In this connection, the latest available data according to HDB, was that there were 159,000 HDB bank loans. This confirmed the trend of more HDB bank loans to HDB loans’ growth, on a relative basis.
“For first-timers who cannot wait for a new flat or wish to buy a specific flat in a specific location, HDB provides a CPF Housing Grant (CHG)of $30,000 (or $40,000 if they stay near their parents) to buy a resale flat.
Help according to income. For households earning $5,000 or less a month, an Additional CPF Housing Grant (ACHG) of up to $40,000 is provided for their purchase of new or resale flats. In other words, a family earning $1,500 can get as much as $80,000 in housing grants. Families earning more, between $8,000 and $10,000, can now buy new flats under the Design, Build and Sell Scheme (DBSS), in addition to Executive Condominiums, and enjoy a CPF Housing Grant of $30,000″.
New and resale HDB flat prices have historically and invariably always increased more than the increase in the CHG and ACHG relative to the income eligibility criteria scale. HDB resale prices rose about 75 per cent over the last five years.
HDB loan subsidy
“Beyond that, new and resale flat buyers can apply for a concessionary loan. For a $200,000 loan over 30 years, the interest subsidy amounts to about $30,000″.
Since the loan interest rates for HDB bank loans currently, as well as in the last few years, have generally been lower than the HDB concessionary loan rate of 2.6 per cent, how can it be still touted as a subsidy?
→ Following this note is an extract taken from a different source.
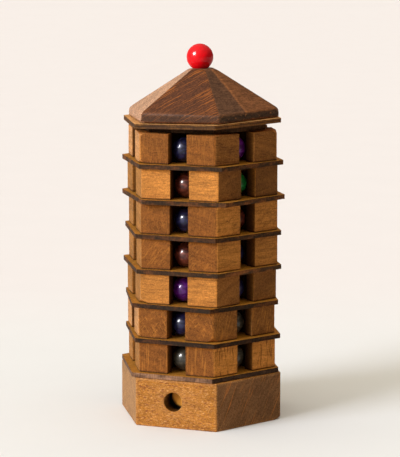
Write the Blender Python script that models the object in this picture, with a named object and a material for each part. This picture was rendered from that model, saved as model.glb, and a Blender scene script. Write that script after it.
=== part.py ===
"""A turning tower puzzle: seven hexagonal wooden storeys threaded on one dowel.

Each storey has six keyhole pockets that open to its faces and hold glass marbles. A thin plate lies
between each two storeys. Storeys, plates and roof all turn about the dowel, and each plate has one
hole that lets a marble drop from a pocket into the pocket below once the three are lined up.

Frame: metres, +Z up, origin at the centre of the underside, the face with the blind hole at -Y.
"""

import math

import bmesh
import bpy
from mathutils import Matrix, Vector

MM = 0.001
GAP = 0.3 * MM

# Base and plates.
BASE_RADIUS = 48.0 * MM
BASE_HEIGHT = 27.4 * MM
BASE_EDGE = 0.6 * MM
FACE_HOLE_RADIUS = 5.4 * MM
FACE_HOLE_DEPTH = 9.5 * MM
FACE_HOLE_ACROSS = -1.7 * MM
FACE_HOLE_HEIGHT = 15.0 * MM
PLATE_RADIUS = 47.6 * MM
PLATE_THICKNESS = 2.5 * MM
PLATE_CORNER = 0.8 * MM

# Storeys and their pockets.
STOREYS = 7
STOREY_RADIUS = 44.9 * MM
STOREY_HEIGHT = 16.6 * MM
STOREY_CORNER = 1.5 * MM
POCKET_CENTRE = 25.9 * MM
POCKET_RADIUS = 8.65 * MM
SLOT_WIDTH = 11.0 * MM
POCKET_STEPS = 14
DROP_HOLE_RADIUS = 7.9 * MM

# Roof, its cover plate and the ball on top.
COVER_RADIUS = 38.2 * MM
COVER_THICKNESS = 2.6 * MM
ROOF_RADIUS = 44.6 * MM
ROOF_SIDE = 4.1 * MM
ROOF_HEIGHT = 27.2 * MM
ROOF_TOP_RADIUS = 8.2 * MM
ROOF_EDGE = 0.8 * MM
BALL_RADIUS = 7.5 * MM
BALL_BORE_DEPTH = 9.0 * MM
BALL_SUNK = 0.4 * MM

# Dowel and marbles.
AXLE_RADIUS = 3.0 * MM
AXLE_FOOT = 7.0 * MM
BORE_RADIUS = AXLE_RADIUS + 0.35 * MM
MARBLE_RADIUS = 7.15 * MM
MARBLE_SET_FORWARD = 0.4 * MM

# How far each piece is left turned from square with the base, in degrees, lowest first.
STOREY_TURNS = (-0.6, -0.4, 1.2, 0.8, 0.5, 1.8, -0.2)
PLATE_TURNS = (-1.7, -3.9, 0.9, -1.2, 5.6, 3.4)
BASE_PLATE_TURN = -1.2
COVER_TURN = -0.2
EAVE_TURN = -0.7
ROOF_TURN = 0.9

# One row for each storey, lowest first, and one letter for each pocket, counted from the -Y face
# counter-clockwise seen from above. A dash is an empty pocket.
MARBLES = ("ssgp-c", "nspgc-", "pn-gsn", "cng-ps", "ncps-g", "cgs-cn", "np-cpg")
MARBLE_NAMES = {"n": "navy", "p": "purple", "c": "copper", "s": "silver", "g": "green"}
# How far the marbles of the -Y pockets and of the next ones have rolled sideways, lowest first.
ROLLED = {
    0: (0.3, -0.8, -0.9, 0.5, 0.8, 0.2, -0.4),
    1: (0.3, 0.1, -0.4, -0.3, 0.7, 0.9, 0.8),
}

# Material name: colour, roughness.
MATERIALS = {
    "pale_wood": ((0.52, 0.28, 0.12), 0.55),
    "brown_wood": ((0.30, 0.15, 0.06), 0.55),
    "dark_wood": ((0.16, 0.08, 0.04), 0.6),
    "plate_wood": ((0.34, 0.20, 0.08), 0.5),
    "red_gloss": ((0.72, 0.01, 0.02), 0.15),
    "marble_navy": ((0.02, 0.02, 0.06), 0.08),
    "marble_purple": ((0.09, 0.02, 0.12), 0.08),
    "marble_copper": ((0.10, 0.03, 0.02), 0.08),
    "marble_silver": ((0.13, 0.12, 0.11), 0.08),
    "marble_green": ((0.01, 0.07, 0.03), 0.08),
}


def clear_scene():
    for item in list(bpy.data.objects):
        bpy.data.objects.remove(item, do_unlink=True)


def material(name):
    made = bpy.data.materials.get(name)
    if made:
        return made
    colour, roughness = MATERIALS[name]
    made = bpy.data.materials.new(name)
    made.use_nodes = True
    shader = made.node_tree.nodes["Principled BSDF"]
    shader.inputs["Base Color"].default_value = (*colour, 1.0)
    shader.inputs["Roughness"].default_value = roughness
    shader.inputs["Metallic"].default_value = 0.0
    made.diffuse_color = (*colour, 1.0)
    return made


def add_object(name, bm, slot=None):
    """Turns a bmesh into a named object with its material."""
    bmesh.ops.recalc_face_normals(bm, faces=bm.faces)
    mesh = bpy.data.meshes.new(name)
    bm.to_mesh(mesh)
    bm.free()
    piece = bpy.data.objects.new(name, mesh)
    bpy.context.collection.objects.link(piece)
    if slot:
        mesh.materials.append(material(slot))
    return piece


def smooth(piece):
    piece.data.shade_smooth()
    piece.data.set_sharp_from_angle(angle=math.radians(35))


def on_face(face, across, out):
    """The XY point at a distance out from the axis and across, on the side of face 0 to 5."""
    turn = math.radians(60 * face)
    normal = Vector((math.sin(turn), -math.cos(turn)))
    sideways = Vector((math.cos(turn), math.sin(turn)))
    return normal * out + sideways * across


def corner_arc(face, radius, rounding, steps=3):
    """The rounded corner between a face and the next one."""
    centre = on_face(face + 0.5, 0.0, radius - rounding / math.cos(math.radians(30)))
    arc = []
    for step in range(steps + 1):
        turn = face + step / steps
        arc.append(centre + on_face(turn, 0.0, rounding))
    return arc


def hexagon(radius, rounding):
    outline = []
    for face in range(6):
        outline += corner_arc(face, radius, rounding)
    return outline


def circle(radius, segments, centre=(0.0, 0.0)):
    points = []
    for step in range(segments):
        turn = 2 * math.pi * step / segments
        points.append(Vector(centre) + Vector((math.cos(turn), math.sin(turn))) * radius)
    return points


def pocket(face):
    """One keyhole pocket: in through the slot, round the marble's seat and out again."""
    apothem = STOREY_RADIUS * math.cos(math.radians(30))
    half = SLOT_WIDTH / 2
    mouth = math.asin(half / POCKET_RADIUS)
    points = [on_face(face, -half, apothem)]
    for step in range(POCKET_STEPS + 1):
        turn = mouth + (2 * math.pi - 2 * mouth) * step / POCKET_STEPS
        across = -POCKET_RADIUS * math.sin(turn)
        out = POCKET_CENTRE + POCKET_RADIUS * math.cos(turn)
        points.append(on_face(face, across, out))
    points.append(on_face(face, half, apothem))
    return points


def storey_outline():
    outline = []
    for face in range(6):
        outline += pocket(face)
        outline += corner_arc(face, STOREY_RADIUS, STOREY_CORNER)
    return outline


def prism(name, loops, bottom, height, slot):
    """A flat outline with holes, raised to a solid. The first loop is the outside."""
    bm = bmesh.new()
    edges = []
    for loop in loops:
        verts = [bm.verts.new((point.x, point.y, bottom)) for point in loop]
        for index, vert in enumerate(verts):
            edges.append(bm.edges.new((vert, verts[index - 1])))
    bmesh.ops.triangle_fill(bm, edges=edges, use_beauty=True)
    raised = bmesh.ops.extrude_face_region(bm, geom=bm.faces[:], use_keep_orig=True)
    top = [item for item in raised["geom"] if isinstance(item, bmesh.types.BMVert)]
    bmesh.ops.translate(bm, verts=top, vec=(0, 0, height))
    return add_object(name, bm, slot)


def rod(name, radius, length, segments, slot=None):
    """An upright rod standing on its own origin."""
    bm = bmesh.new()
    bmesh.ops.create_cone(
        bm,
        cap_ends=True,
        segments=segments,
        radius1=radius,
        radius2=radius,
        depth=length,
        matrix=Matrix.Translation((0, 0, length / 2)),
    )
    return add_object(name, bm, slot)


def add_bevel(piece, width):
    bevel = piece.modifiers.new("soft_edges", "BEVEL")
    bevel.width = width
    bevel.segments = 1
    bevel.limit_method = "ANGLE"


def cut(piece, cutter):
    cutter.hide_render = True
    cutter.display_type = "WIRE"
    boolean = piece.modifiers.new(cutter.name, "BOOLEAN")
    boolean.operation = "DIFFERENCE"
    boolean.solver = "EXACT"
    boolean.object = cutter


def turned(piece, height, degrees):
    """Sets a piece on the axis at its height, left turned by an angle."""
    piece.location = (0, 0, height)
    piece.rotation_euler = (0, 0, math.radians(degrees))
    return piece


def base_block():
    outline = [on_face(corner + 0.5, 0.0, BASE_RADIUS) for corner in range(6)]
    block = prism("base_block", [outline], 0.0, BASE_HEIGHT, "brown_wood")
    # The fill leaves triangles on the flat faces, which the bevel would otherwise cut into.
    merge = block.modifiers.new("flat_faces", "DECIMATE")
    merge.decimate_type = "DISSOLVE"
    merge.angle_limit = math.radians(1)
    add_bevel(block, BASE_EDGE)

    axle_bore = rod("axle_bore_cutter", BORE_RADIUS, BASE_HEIGHT, 24)
    axle_bore.location = (0, 0, AXLE_FOOT - GAP)
    cut(block, axle_bore)

    face_hole = rod("face_hole_cutter", FACE_HOLE_RADIUS, 2 * FACE_HOLE_DEPTH, 32)
    apothem = BASE_RADIUS * math.cos(math.radians(30))
    face_hole.location = (FACE_HOLE_ACROSS, -apothem + FACE_HOLE_DEPTH, FACE_HOLE_HEIGHT)
    face_hole.rotation_euler = (math.radians(90), 0, 0)
    cut(block, face_hole)
    return block


def plate(name, radius, thickness, height, turn, drop_hole=False):
    """A thin hexagonal plate on the dowel. A drop hole lies half way between two pockets."""
    loops = [hexagon(radius, PLATE_CORNER), circle(BORE_RADIUS, 24)]
    if drop_hole:
        loops.append(circle(DROP_HOLE_RADIUS, 24, on_face(-0.5, 0.0, POCKET_CENTRE)))
    return turned(prism(name, loops, 0.0, thickness, "plate_wood"), height, turn)


def storey(name, height, turn):
    loops = [storey_outline(), circle(BORE_RADIUS, 24)]
    return turned(prism(name, loops, 0.0, STOREY_HEIGHT, "pale_wood"), height, turn)


def marble(name, slot, owner, face, rolled):
    """A marble lying in the pocket of one face, carried round by its storey."""
    bm = bmesh.new()
    bmesh.ops.create_uvsphere(bm, u_segments=14, v_segments=8, radius=MARBLE_RADIUS)
    ball = add_object(name, bm, slot)
    smooth(ball)
    ball.parent = owner
    seat = on_face(face, rolled, POCKET_CENTRE + MARBLE_SET_FORWARD)
    ball.location = (seat.x, seat.y, MARBLE_RADIUS)
    return ball


def side_roll(level, face):
    """How far sideways a marble has rolled in its pocket."""
    if face in ROLLED:
        return ROLLED[face][level] * MM
    return 0.8 * MM * math.sin(1.7 * level + 2.3 * face)


def roof(height):
    bm = bmesh.new()
    rings = []
    levels = ((ROOF_RADIUS, 0.0), (ROOF_RADIUS, ROOF_SIDE), (ROOF_TOP_RADIUS, ROOF_HEIGHT))
    for radius, level in levels:
        corners = [on_face(corner + 0.5, 0.0, radius) for corner in range(6)]
        rings.append([bm.verts.new((point.x, point.y, level)) for point in corners])
    for lower, upper in zip(rings, rings[1:]):
        for corner in range(6):
            bm.faces.new((lower[corner - 1], lower[corner], upper[corner], upper[corner - 1]))
    bm.faces.new(rings[0])
    bm.faces.new(rings[-1])
    block = turned(add_object("roof", bm, "dark_wood"), height, ROOF_TURN)
    add_bevel(block, ROOF_EDGE)

    bore = rod("roof_bore_cutter", BORE_RADIUS, ROOF_HEIGHT + 10 * MM, 24)
    bore.location = (0, 0, height - 5 * MM)
    cut(block, bore)
    return block


def finial_ball(foot):
    bm = bmesh.new()
    bmesh.ops.create_uvsphere(bm, u_segments=24, v_segments=14, radius=BALL_RADIUS)
    ball = add_object("finial_ball", bm, "red_gloss")
    smooth(ball)
    ball.location = (0, 0, foot + BALL_RADIUS)

    bore = rod("ball_bore_cutter", BORE_RADIUS, 2 * BALL_BORE_DEPTH, 24)
    bore.location = (0, 0, foot - BALL_BORE_DEPTH)
    cut(ball, bore)
    return ball


def tower():
    base_block()
    level = BASE_HEIGHT + GAP
    plate("base_plate", PLATE_RADIUS, PLATE_THICKNESS, level, BASE_PLATE_TURN)
    level += PLATE_THICKNESS + GAP

    counts = dict.fromkeys(MARBLE_NAMES, 0)
    for index in range(STOREYS):
        block = storey(f"storey_{index + 1}", level, STOREY_TURNS[index])
        for face, letter in enumerate(MARBLES[index]):
            if letter == "-":
                continue
            counts[letter] += 1
            slot = f"marble_{MARBLE_NAMES[letter]}"
            marble(f"{slot}_{counts[letter]}", slot, block, face, side_roll(index, face))
        level += STOREY_HEIGHT + GAP
        if index < STOREYS - 1:
            name = f"floor_plate_{index + 1}"
            plate(name, PLATE_RADIUS, PLATE_THICKNESS, level, PLATE_TURNS[index], drop_hole=True)
            level += PLATE_THICKNESS + GAP

    plate("cover_plate", COVER_RADIUS, COVER_THICKNESS, level, COVER_TURN)
    level += COVER_THICKNESS + GAP
    plate("eave_plate", PLATE_RADIUS, PLATE_THICKNESS, level, EAVE_TURN)
    level += PLATE_THICKNESS + GAP
    roof(level)
    # The ball sinks a little into the mouth of the roof's bore.
    level += ROOF_HEIGHT - BALL_SUNK
    finial_ball(level)

    length = level + BALL_BORE_DEPTH - GAP - AXLE_FOOT
    axle = rod("axle_dowel", AXLE_RADIUS, length, 20, "pale_wood")
    smooth(axle)
    axle.location = (0, 0, AXLE_FOOT)


clear_scene()
tower()
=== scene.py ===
import math

import bmesh
import bpy
from mathutils import Matrix, Vector


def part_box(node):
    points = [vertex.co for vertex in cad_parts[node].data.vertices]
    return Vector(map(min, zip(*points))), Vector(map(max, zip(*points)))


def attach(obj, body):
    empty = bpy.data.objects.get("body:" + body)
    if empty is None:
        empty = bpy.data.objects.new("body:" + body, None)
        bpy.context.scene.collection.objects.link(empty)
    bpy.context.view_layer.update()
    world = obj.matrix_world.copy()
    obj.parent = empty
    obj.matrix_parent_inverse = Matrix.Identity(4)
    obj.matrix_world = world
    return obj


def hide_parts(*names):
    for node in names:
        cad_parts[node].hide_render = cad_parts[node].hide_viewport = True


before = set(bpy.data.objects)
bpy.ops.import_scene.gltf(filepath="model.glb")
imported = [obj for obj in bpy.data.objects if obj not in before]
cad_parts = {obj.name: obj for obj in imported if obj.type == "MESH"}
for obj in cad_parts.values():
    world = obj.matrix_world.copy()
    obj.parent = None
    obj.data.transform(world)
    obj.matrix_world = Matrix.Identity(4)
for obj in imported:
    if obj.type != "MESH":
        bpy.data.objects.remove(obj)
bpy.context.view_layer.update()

# A turning tower marble puzzle: seven hexagonal storeys with marbles in keyhole pockets, thin plates
# between them, a pyramid roof and a red ball, all on one dowel.
#
# Z is up. Faces are numbered 0 to 5, anticlockwise from above, and face 0 looks toward -Y. A half
# between two faces is a corner: corner 0.5 lies between faces 0 and 1. Lengths are in metres and
# angles in degrees, unless a comment says otherwise.
MM = 0.001

# ---------------------------------------------------------------- sizes of the tower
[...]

“Whichever objective measure we choose, it is clear that there are enough HDB flats within reach of today’s homebuyers”.
Let us not forget what may arguably be the most important objective measure for public housing in any country – people who can’t afford a home and thus have nowhere to live – 2,200 Selective En-bloc Re-development (SERs) flats and other non-SERs flats (number unknown, such as former Jurong Town Corporation (JTC)) are rented to foreigners, when thousands of Singaporeans wait years in the queue for HDB rental flats.
The number of homeless in Singapore picked up by the Ministry of Community Development, Youth and Sports (MCYS) doubled last year, compared to lthe previous year.